The biggest Senate project on the list was $35 million for the Tampa Bay Rays' new training facility. DeSantis said Friday he vetoed that project because taxpayer funds shouldn't pay for sports arenas, not just because the Rays spoke out against gun violence and in favor of gun control after recent mass shootings in Buffalo, New York and Uvalde, Texas.
Other last-minute Senate funding projects axed by DeSantis include $22.5 million to remodel buildings at Pasco-Hernando State College; $14 million to extend Ridge Road in Pasco County; and $2 million for a Hormonal Long-Acting Reversible Contraception program. All were priority projects for Simpson, a Trilby Republican who accompanied DeSantis at his public event Thursday to announce the budget signing.
By comparison, DeSantis' veto pen fell on just 11 of the House's 62 sprinkle list projects, or about 18%, thwarting about $21.1 million in spending.

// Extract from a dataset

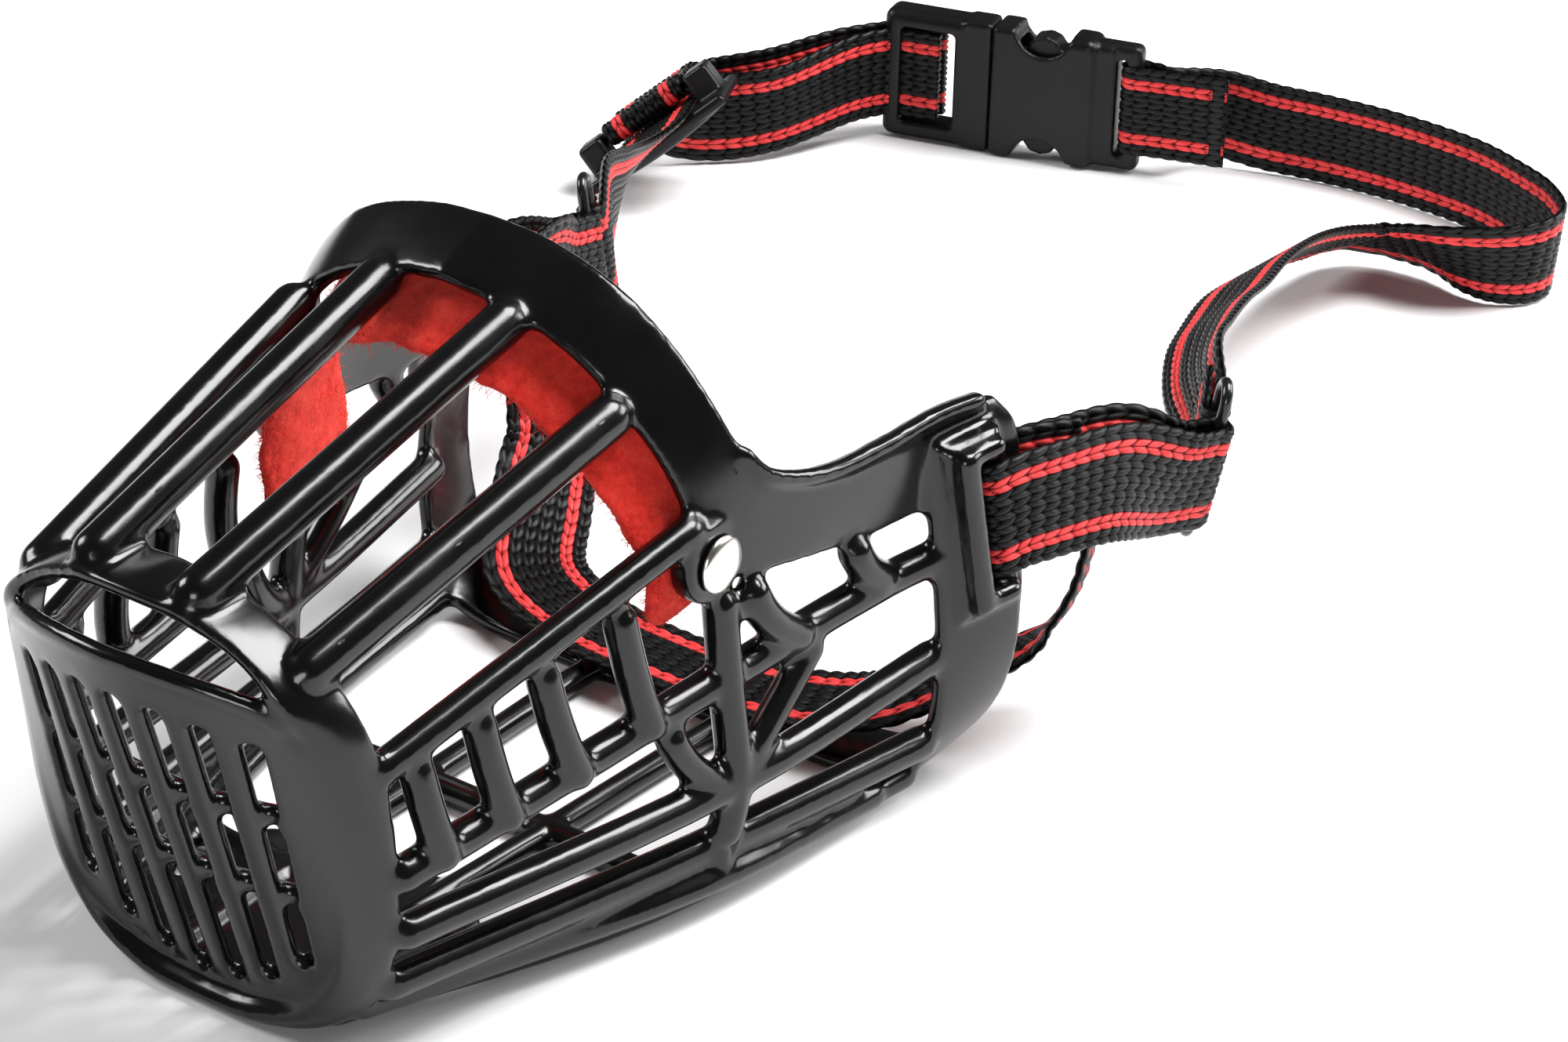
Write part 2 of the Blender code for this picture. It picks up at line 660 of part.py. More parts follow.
LIFT_AXIS = (0.0, 221.5, 47.5)              # the neck straps swing about X through both rings
RING_AXIS = Vector((0.2, 0.02, 0.98)).normalized()
TAB_BAR = Vector((76.3, 218.2, 46.6))       # ring bar inside the tab's fold
RING_TURN = {1: (-0.98, 0.1, 0.0), -1: (0.5, 0.85, 0.0)}    # from the tab's bar to the strap's
RING_RISE = 1.6                             # the ring stands higher than the webbing
ROD_FOLD = RING_ROD + GAP + WEB_T / 2


def strap_bar(side):
    """Ring bar that carries the neck strap, drawn on the left side."""
    turn = Vector(RING_TURN[side])
    turn = (turn - RING_AXIS * turn.dot(RING_AXIS)).normalized()
    return TAB_BAR + turn * RING_SPAN


def build_ring(name, side, mat):
    inward = (strap_bar(side) - TAB_BAR).normalized()
    middle = (TAB_BAR + strap_bar(side)) / 2 + RING_AXIS * RING_RISE
    arc = RING_SPAN / 2
    reach = RING_TALL / 2 - arc
    pts = []
    for end in (1, -1):
        for k in range(6):
            a = math.pi * k / 5
            off = inward * (-end * arc * math.cos(a))
            p = middle + off + RING_AXIS * end * (reach + arc * math.sin(a))
            pts.append((side * p.x, p.y, p.z))
    return paint(rod(name, pts, RING_ROD, PART, closed=True), mat)


# --- Straps -----------------------------------------------------------------------------------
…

Most of that came from just one project: $15 million in additional funding for a 2nd District Court of Appeal courthouse in downtown St. Petersburg named after former Pinellas State Attorney Bernie McCabe. Sprowls, a Palm Harbor Republican, served under McCabe, who died in 2021 and the project was a top priority of his. Construction on the courthouse began in December 2021, after the project received $50 million in the current year budget.